--- Direction ---
Set down the listing below verbatim, but only from its first line through the line containing "rule((x - 0.8, z".

↓↓↓

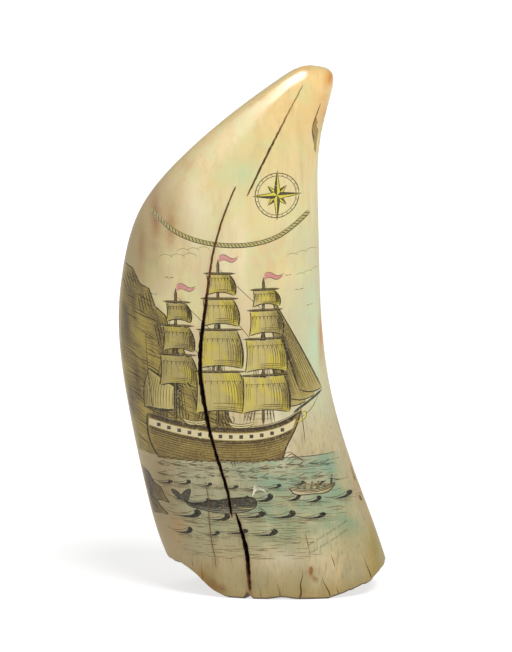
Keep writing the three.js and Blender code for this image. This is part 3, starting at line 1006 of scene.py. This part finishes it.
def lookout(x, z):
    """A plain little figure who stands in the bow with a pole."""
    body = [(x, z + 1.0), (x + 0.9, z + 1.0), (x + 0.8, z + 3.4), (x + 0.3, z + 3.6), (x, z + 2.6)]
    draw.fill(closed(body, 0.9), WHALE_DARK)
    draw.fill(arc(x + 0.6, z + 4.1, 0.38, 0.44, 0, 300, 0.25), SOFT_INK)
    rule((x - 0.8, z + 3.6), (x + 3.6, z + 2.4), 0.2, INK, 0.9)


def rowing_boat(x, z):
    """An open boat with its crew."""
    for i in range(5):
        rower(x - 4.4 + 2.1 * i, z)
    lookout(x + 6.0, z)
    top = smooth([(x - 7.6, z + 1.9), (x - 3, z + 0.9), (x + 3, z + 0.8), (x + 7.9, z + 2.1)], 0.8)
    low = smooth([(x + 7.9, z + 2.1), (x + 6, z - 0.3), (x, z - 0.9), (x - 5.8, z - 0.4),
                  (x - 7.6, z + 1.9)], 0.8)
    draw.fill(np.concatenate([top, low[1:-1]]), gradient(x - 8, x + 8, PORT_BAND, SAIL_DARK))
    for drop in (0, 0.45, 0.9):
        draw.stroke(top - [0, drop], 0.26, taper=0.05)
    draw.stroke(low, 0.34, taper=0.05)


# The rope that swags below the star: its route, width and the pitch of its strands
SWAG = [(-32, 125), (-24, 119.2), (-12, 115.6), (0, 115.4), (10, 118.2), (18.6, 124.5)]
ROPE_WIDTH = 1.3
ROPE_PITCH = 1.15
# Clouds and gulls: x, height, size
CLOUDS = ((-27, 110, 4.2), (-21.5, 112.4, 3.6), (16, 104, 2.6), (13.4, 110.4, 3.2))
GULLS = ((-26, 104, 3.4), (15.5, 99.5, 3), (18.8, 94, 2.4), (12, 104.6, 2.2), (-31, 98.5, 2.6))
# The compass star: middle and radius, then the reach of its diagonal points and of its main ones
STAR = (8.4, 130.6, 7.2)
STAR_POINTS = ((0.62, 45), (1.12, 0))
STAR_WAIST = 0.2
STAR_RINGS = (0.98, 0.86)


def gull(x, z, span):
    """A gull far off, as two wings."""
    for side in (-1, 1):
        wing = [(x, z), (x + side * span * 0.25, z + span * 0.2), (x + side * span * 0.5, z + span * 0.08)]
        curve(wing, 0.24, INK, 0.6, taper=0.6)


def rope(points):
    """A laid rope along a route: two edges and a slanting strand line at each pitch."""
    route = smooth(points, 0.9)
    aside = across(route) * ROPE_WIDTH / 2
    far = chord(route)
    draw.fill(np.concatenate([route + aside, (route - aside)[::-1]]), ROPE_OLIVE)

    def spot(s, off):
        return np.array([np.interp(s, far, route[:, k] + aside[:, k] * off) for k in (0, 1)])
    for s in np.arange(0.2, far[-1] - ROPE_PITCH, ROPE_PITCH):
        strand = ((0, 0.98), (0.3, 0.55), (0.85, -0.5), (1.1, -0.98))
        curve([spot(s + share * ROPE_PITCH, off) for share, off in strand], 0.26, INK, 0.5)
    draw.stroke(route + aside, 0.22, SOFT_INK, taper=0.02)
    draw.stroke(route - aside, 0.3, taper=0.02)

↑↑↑

--- Task output ---
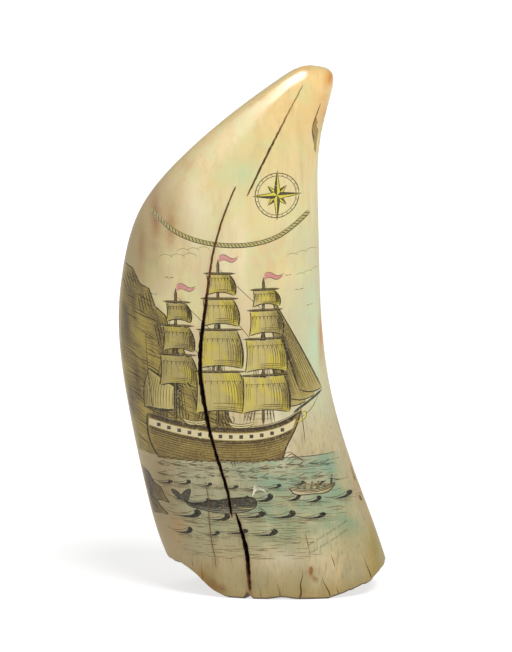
Keep writing the three.js and Blender code for this image. This is part 3, starting at line 1006 of scene.py. This part finishes it.
def lookout(x, z):
    """A plain little figure who stands in the bow with a pole."""
    body = [(x, z + 1.0), (x + 0.9, z + 1.0), (x + 0.8, z + 3.4), (x + 0.3, z + 3.6), (x, z + 2.6)]
    draw.fill(closed(body, 0.9), WHALE_DARK)
    draw.fill(arc(x + 0.6, z + 4.1, 0.38, 0.44, 0, 300, 0.25), SOFT_INK)
    rule((x - 0.8, z + 3.6), (x + 3.6, z + 2.4), 0.2, INK, 0.9)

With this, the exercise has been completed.